Healthcare jobs continued to grow in July, and 12,000 jobs were added in transportation and warehousing (bringing total gains to 56,000 since the transportation and warehousing hit an employment low in February.)

Also, some ammo for the bulls: The average workweek for private sector employees unexpectedly increased by 0.1 hour to 34.2 hours. The manufacturing workweek increased 0.1 hour to 40.1 hours and the average workweek for private production and non-supervisory workers grew by 0.1 hour to 33.5 hours in July.

"The report was weaker than expected—but not as disappointing as implied by the payroll employment component because of offsetting strength in hours and earning," wrote Morgan Stanley economists David Greenlaw and Ted Wieseman in a morning note. "In fact, aggregate weekly payrolls (the gauge that captures the combination of payrolls, hours and earnings) rose 0.6 percent —a tick better than we expected and matching the high seen in the prior five months."

Other job market data may be more optimistic about July, showing online job postings increasing to post-2008 highs.

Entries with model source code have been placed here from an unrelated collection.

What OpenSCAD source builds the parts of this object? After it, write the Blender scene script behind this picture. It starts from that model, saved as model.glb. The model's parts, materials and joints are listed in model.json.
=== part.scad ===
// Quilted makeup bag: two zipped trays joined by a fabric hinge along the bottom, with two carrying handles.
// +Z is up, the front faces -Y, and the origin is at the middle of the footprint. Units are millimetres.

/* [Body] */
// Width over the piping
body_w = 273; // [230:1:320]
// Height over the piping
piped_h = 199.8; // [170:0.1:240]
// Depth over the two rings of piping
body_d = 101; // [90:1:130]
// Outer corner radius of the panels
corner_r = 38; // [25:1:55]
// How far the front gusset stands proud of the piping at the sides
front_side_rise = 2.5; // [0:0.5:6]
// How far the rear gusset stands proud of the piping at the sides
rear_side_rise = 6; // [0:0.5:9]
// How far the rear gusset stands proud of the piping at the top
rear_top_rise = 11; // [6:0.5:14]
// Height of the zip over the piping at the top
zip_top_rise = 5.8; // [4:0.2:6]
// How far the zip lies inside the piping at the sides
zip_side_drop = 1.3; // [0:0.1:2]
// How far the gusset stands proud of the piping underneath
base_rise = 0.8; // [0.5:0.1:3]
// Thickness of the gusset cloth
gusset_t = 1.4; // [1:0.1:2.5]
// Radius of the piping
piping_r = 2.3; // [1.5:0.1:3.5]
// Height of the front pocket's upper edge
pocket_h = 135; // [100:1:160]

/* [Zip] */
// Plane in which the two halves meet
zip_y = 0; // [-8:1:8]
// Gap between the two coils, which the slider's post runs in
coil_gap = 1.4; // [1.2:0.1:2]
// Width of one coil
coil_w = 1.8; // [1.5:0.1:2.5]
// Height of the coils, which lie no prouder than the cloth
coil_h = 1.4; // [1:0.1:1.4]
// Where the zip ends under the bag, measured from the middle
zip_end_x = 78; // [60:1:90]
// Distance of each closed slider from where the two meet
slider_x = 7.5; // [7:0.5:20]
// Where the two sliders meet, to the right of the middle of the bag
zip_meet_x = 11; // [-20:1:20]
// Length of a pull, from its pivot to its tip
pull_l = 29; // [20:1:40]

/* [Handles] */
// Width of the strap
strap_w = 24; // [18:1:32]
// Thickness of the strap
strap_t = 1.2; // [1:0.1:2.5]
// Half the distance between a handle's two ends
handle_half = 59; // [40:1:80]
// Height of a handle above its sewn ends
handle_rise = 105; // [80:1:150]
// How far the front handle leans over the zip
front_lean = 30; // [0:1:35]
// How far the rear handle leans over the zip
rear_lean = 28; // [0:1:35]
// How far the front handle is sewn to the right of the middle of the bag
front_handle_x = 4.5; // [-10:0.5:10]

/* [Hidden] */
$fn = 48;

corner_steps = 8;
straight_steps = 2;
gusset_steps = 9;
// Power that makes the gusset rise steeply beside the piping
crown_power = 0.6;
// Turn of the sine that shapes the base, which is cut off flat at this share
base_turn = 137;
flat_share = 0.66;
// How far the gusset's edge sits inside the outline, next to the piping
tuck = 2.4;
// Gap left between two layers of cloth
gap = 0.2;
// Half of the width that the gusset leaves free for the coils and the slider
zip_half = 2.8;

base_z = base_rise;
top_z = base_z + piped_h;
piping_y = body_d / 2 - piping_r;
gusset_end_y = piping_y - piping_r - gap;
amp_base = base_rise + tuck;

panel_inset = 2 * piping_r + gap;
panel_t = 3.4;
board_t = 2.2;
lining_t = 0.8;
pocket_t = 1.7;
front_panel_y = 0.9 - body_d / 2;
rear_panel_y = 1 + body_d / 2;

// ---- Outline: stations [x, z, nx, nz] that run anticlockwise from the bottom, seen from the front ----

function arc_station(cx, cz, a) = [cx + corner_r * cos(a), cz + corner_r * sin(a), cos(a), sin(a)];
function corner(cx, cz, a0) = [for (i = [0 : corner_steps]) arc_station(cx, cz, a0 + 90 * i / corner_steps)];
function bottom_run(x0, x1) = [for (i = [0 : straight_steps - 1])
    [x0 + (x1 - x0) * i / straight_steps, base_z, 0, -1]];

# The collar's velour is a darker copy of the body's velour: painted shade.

The Conference Board reports that online postings for job openings jumped by 139,200 in July. The total openings last month were nearly 4.3 million, up from 4.15 million in June and less than 3.3 million a year ago. Job search site Indeed.com reported that transportation sector job postings in July were more than double the same month a year ago. Indeed.com reported year-over-year postings growth in 11 out of 12 tracked sectors. Healthcare was the only sector to see postings decrease.